Aim: Everything from the line containing "Write the JSON" to the last line of the records must be returned verbatim; nothing else belongs in the output.

(Saved data entries)
──────────────────────────────

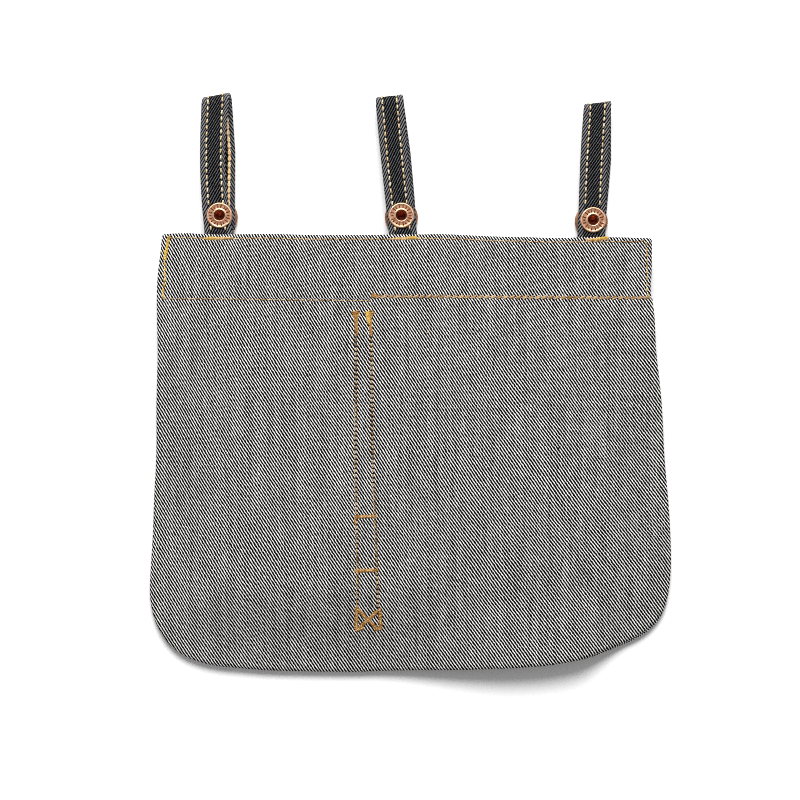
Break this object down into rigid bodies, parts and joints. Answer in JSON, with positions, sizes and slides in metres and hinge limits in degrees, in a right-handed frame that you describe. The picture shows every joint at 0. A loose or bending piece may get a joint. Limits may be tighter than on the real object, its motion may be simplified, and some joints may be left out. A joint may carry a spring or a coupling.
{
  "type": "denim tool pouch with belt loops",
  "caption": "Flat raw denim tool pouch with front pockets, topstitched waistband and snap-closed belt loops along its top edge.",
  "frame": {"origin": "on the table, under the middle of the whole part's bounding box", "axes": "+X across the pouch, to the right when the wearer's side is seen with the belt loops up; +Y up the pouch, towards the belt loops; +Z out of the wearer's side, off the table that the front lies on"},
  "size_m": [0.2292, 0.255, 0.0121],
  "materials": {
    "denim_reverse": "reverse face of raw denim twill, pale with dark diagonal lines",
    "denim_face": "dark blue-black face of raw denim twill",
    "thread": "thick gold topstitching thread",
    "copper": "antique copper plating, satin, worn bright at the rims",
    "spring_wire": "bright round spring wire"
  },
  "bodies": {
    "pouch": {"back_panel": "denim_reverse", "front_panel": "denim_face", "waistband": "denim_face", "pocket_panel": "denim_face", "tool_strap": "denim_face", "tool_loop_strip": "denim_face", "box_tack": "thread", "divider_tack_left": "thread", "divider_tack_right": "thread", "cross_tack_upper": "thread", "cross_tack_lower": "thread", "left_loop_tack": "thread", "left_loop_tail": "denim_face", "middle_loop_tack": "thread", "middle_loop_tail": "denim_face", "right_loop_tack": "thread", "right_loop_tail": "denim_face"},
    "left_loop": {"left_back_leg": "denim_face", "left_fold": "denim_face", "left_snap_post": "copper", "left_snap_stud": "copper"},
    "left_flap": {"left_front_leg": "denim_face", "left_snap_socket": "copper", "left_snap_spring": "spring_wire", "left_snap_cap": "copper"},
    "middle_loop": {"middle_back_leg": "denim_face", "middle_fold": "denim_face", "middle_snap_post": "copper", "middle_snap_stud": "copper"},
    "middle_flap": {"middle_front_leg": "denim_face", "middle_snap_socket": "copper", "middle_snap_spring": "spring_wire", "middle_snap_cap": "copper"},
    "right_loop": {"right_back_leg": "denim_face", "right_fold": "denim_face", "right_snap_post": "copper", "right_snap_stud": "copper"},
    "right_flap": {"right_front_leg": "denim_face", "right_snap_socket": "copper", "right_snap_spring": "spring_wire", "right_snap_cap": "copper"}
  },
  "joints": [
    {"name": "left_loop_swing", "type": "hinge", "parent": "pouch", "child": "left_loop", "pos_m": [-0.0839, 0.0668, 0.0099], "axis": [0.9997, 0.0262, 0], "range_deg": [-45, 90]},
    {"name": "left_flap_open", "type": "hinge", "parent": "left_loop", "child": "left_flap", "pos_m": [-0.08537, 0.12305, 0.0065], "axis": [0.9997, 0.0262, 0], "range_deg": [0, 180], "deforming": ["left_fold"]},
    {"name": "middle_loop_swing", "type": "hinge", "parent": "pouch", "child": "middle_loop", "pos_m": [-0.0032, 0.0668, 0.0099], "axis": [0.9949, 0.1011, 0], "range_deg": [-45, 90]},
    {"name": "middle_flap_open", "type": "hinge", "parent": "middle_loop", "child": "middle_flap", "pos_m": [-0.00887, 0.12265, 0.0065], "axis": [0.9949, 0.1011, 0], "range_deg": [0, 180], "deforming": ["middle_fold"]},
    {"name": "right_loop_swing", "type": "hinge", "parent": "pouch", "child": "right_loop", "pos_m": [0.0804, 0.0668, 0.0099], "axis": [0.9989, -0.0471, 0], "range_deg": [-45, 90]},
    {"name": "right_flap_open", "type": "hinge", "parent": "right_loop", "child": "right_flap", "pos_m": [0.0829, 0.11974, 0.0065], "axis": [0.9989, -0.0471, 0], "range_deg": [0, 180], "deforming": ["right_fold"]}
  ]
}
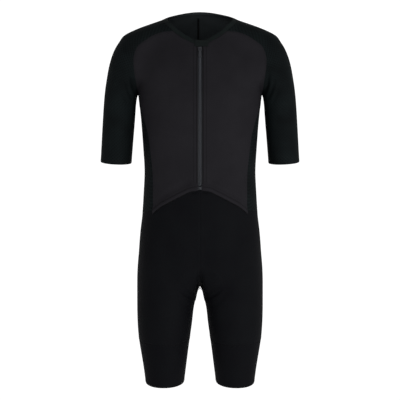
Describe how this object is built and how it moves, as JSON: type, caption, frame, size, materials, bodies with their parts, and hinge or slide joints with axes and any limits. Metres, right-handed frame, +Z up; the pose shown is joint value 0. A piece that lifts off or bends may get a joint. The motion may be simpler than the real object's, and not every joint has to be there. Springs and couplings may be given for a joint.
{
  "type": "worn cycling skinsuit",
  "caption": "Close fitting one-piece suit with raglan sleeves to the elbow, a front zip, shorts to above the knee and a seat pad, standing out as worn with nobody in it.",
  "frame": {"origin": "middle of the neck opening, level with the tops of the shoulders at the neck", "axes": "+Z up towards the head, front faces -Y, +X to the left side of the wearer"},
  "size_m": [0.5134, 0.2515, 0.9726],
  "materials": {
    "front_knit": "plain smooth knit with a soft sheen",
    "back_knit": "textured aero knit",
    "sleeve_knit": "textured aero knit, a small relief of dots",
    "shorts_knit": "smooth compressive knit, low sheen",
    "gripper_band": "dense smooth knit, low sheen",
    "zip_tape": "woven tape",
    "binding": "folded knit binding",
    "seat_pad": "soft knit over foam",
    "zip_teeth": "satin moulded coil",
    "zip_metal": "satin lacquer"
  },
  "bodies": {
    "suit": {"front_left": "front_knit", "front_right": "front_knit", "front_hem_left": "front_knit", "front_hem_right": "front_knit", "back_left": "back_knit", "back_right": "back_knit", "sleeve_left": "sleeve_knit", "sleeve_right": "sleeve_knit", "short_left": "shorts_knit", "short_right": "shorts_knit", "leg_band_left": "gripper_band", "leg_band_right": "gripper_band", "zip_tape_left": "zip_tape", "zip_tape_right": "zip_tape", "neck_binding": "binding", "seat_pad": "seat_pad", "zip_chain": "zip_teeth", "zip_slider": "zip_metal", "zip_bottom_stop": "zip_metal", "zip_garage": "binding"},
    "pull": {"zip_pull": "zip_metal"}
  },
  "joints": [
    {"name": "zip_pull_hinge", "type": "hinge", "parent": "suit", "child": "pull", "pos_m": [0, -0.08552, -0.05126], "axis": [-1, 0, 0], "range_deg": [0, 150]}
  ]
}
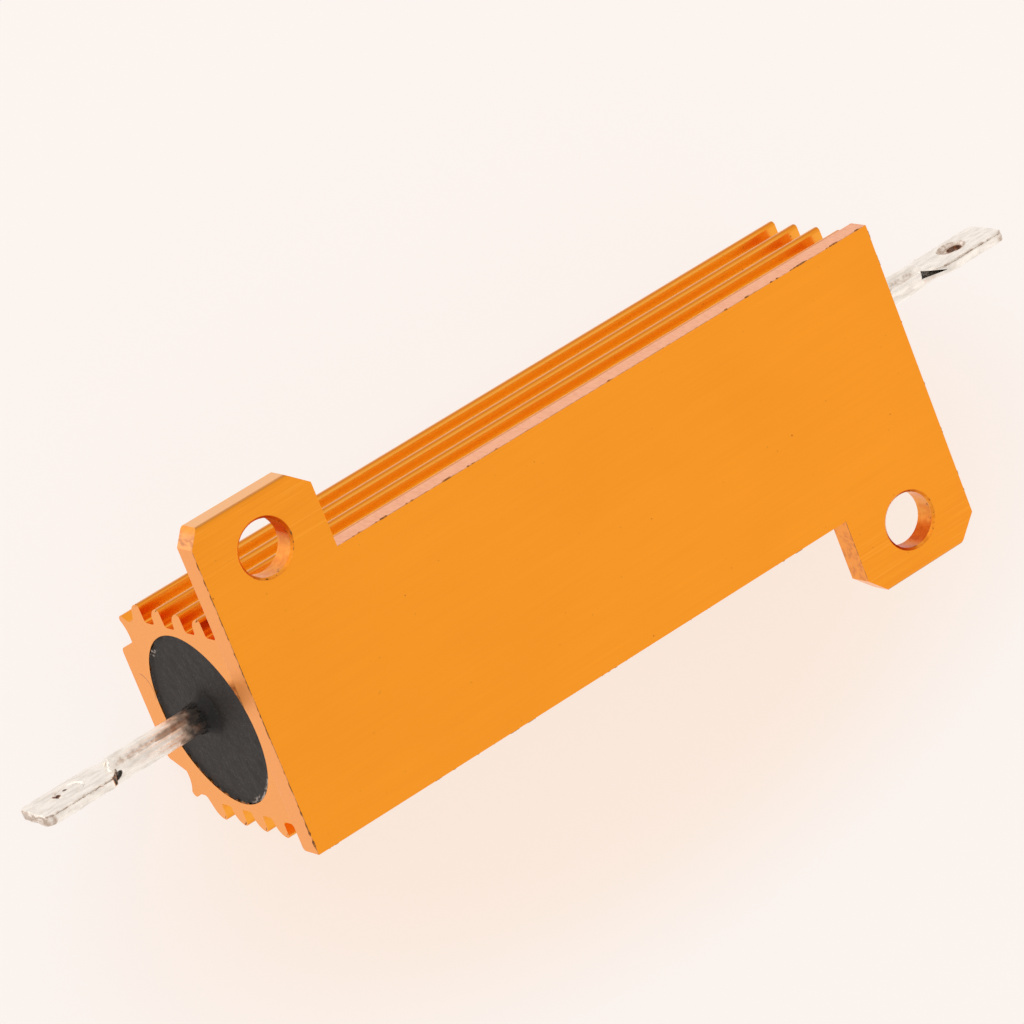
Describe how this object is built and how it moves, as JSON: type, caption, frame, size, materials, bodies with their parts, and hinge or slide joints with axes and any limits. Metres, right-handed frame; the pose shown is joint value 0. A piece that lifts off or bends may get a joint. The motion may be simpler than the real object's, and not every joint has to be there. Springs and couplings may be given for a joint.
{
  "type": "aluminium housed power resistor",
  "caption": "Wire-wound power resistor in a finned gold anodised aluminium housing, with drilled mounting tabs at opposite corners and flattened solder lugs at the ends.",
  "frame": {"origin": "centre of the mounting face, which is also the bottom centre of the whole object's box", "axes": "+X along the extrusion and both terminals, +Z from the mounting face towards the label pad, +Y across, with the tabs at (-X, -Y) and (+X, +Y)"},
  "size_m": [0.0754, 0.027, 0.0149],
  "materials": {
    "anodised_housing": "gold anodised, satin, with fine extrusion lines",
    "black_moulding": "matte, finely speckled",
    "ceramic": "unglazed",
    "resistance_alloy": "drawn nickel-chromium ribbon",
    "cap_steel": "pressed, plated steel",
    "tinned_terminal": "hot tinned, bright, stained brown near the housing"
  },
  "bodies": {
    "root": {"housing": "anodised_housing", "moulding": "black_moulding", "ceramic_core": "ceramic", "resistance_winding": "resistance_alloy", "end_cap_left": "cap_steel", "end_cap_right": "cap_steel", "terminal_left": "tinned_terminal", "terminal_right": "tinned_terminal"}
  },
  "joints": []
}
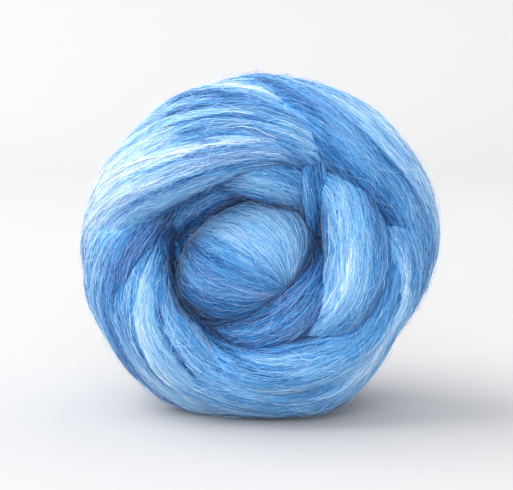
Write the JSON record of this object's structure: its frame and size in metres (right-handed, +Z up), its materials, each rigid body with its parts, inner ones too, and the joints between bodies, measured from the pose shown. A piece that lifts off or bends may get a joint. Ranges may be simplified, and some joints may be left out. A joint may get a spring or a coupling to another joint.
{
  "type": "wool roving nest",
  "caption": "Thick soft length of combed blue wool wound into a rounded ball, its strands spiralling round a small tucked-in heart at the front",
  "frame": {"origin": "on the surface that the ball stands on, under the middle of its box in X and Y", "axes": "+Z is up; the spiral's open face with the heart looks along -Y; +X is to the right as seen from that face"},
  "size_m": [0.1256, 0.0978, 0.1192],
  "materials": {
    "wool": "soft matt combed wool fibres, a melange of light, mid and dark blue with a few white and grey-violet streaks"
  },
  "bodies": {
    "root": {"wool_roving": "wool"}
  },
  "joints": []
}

──────────────────────────────

Finished task:
Write the JSON record of this object's structure: its frame and size in metres (right-handed, +Z up), its materials, each rigid body with its parts, inner ones too, and the joints between bodies, measured from the pose shown. A piece that lifts off or bends may get a joint. Ranges may be simplified, and some joints may be left out. A joint may get a spring or a coupling to another joint.
{
  "type": "wool roving nest",
  "caption": "Thick soft length of combed blue wool wound into a rounded ball, its strands spiralling round a small tucked-in heart at the front",
  "frame": {"origin": "on the surface that the ball stands on, under the middle of its box in X and Y", "axes": "+Z is up; the spiral's open face with the heart looks along -Y; +X is to the right as seen from that face"},
  "size_m": [0.1256, 0.0978, 0.1192],
  "materials": {
    "wool": "soft matt combed wool fibres, a melange of light, mid and dark blue with a few white and grey-violet streaks"
  },
  "bodies": {
    "root": {"wool_roving": "wool"}
  },
  "joints": []
}